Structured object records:
┏━━
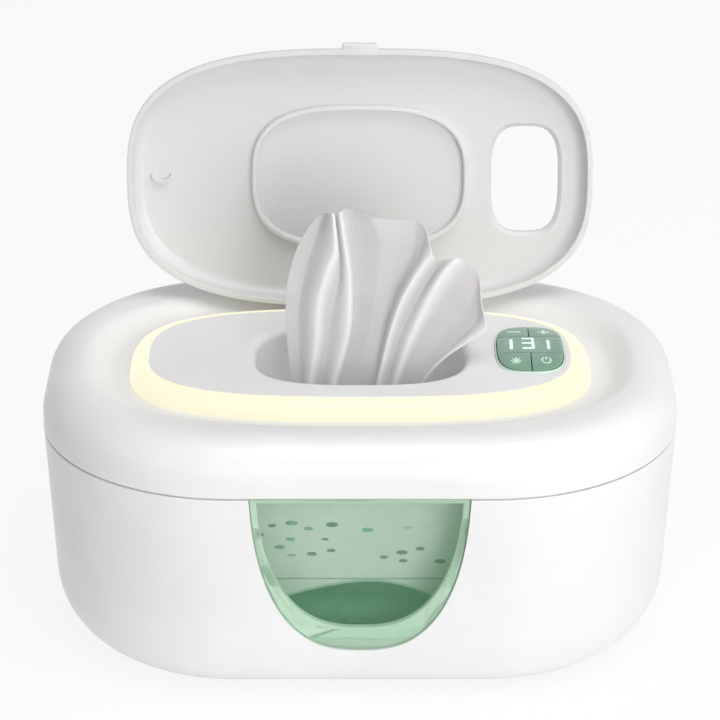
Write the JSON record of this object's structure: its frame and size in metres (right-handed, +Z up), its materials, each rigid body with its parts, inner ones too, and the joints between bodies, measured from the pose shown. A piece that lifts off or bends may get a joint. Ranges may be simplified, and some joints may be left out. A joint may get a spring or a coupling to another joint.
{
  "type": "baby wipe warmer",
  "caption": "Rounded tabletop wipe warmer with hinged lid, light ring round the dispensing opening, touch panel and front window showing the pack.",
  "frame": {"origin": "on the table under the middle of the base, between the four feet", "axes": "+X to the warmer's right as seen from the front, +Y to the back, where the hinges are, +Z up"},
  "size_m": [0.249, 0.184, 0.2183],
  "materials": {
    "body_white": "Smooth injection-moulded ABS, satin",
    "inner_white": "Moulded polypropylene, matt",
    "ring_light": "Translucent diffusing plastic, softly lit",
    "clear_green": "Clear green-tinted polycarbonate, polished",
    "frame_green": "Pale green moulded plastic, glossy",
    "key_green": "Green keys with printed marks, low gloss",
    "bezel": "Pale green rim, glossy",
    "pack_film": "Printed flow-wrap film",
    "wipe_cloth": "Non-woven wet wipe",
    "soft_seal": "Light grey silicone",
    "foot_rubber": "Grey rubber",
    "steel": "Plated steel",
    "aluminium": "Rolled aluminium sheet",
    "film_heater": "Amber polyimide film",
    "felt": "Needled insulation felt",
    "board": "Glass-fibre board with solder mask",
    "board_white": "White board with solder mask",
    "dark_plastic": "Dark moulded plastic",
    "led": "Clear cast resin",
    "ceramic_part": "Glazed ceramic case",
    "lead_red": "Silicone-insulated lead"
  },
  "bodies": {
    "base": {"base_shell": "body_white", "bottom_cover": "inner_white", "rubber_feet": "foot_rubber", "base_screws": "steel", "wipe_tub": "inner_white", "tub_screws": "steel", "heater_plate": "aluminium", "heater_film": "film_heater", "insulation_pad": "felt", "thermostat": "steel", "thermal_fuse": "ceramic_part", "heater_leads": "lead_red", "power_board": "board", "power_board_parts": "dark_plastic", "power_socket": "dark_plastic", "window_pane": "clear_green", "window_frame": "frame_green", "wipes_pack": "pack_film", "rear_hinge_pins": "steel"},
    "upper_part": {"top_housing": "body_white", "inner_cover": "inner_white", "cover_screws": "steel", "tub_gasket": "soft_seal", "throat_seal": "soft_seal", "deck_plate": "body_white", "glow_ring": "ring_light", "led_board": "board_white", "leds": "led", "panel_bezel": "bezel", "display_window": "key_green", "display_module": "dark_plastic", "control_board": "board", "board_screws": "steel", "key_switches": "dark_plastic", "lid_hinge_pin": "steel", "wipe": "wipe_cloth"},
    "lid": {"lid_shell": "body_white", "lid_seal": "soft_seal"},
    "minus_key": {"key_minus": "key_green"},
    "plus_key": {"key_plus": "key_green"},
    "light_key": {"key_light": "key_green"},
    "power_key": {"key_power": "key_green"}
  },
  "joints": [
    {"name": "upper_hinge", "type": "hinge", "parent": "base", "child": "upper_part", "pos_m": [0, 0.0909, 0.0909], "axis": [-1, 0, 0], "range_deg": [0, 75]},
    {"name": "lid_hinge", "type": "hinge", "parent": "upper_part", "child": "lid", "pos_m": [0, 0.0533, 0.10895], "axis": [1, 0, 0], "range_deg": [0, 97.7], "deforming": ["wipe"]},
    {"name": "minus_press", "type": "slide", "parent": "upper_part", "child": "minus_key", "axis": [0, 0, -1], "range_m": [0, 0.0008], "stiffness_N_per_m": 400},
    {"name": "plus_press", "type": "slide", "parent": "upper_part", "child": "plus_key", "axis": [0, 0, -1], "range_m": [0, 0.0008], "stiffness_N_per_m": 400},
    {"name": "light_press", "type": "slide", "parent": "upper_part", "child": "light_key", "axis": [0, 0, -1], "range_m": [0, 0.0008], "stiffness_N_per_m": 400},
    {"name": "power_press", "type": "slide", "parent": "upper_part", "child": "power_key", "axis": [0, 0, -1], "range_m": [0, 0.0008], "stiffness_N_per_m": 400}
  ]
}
┗━━
┏━━
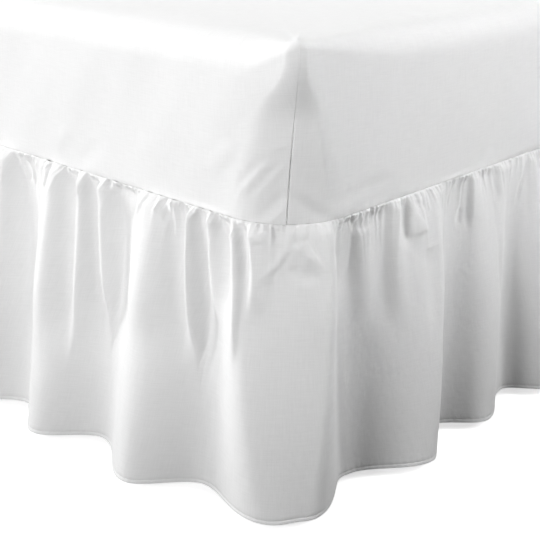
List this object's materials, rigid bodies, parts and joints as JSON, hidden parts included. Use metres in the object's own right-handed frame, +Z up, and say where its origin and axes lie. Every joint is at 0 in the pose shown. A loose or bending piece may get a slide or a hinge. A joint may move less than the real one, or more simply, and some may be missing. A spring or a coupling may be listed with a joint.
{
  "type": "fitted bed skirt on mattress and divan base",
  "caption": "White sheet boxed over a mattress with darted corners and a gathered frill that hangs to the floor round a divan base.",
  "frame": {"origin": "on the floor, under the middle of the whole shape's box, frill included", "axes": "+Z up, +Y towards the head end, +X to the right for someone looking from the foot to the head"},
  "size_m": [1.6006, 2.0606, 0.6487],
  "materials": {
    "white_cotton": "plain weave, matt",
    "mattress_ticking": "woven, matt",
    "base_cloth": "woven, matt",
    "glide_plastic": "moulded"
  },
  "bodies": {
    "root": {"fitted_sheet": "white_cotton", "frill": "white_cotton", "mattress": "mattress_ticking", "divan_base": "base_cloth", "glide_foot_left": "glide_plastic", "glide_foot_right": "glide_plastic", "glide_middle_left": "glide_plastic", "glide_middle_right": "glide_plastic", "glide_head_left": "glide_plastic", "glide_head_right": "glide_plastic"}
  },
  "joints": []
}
┗━━
● **What you will do**:
Pull out and copy each line containing the string "this".

● **Task response**:
Write the JSON record of this object's structure: its frame and size in metres (right-handed, +Z up), its materials, each rigid body with its parts, inner ones too, and the joints between bodies, measured from the pose shown. A piece that lifts off or bends may get a joint. Ranges may be simplified, and some joints may be left out. A joint may get a spring or a coupling to another joint.
List this object's materials, rigid bodies, parts and joints as JSON, hidden parts included. Use metres in the object's own right-handed frame, +Z up, and say where its origin and axes lie. Every joint is at 0 in the pose shown. A loose or bending piece may get a slide or a hinge. A joint may move less than the real one, or more simply, and some may be missing. A spring or a coupling may be listed with a joint.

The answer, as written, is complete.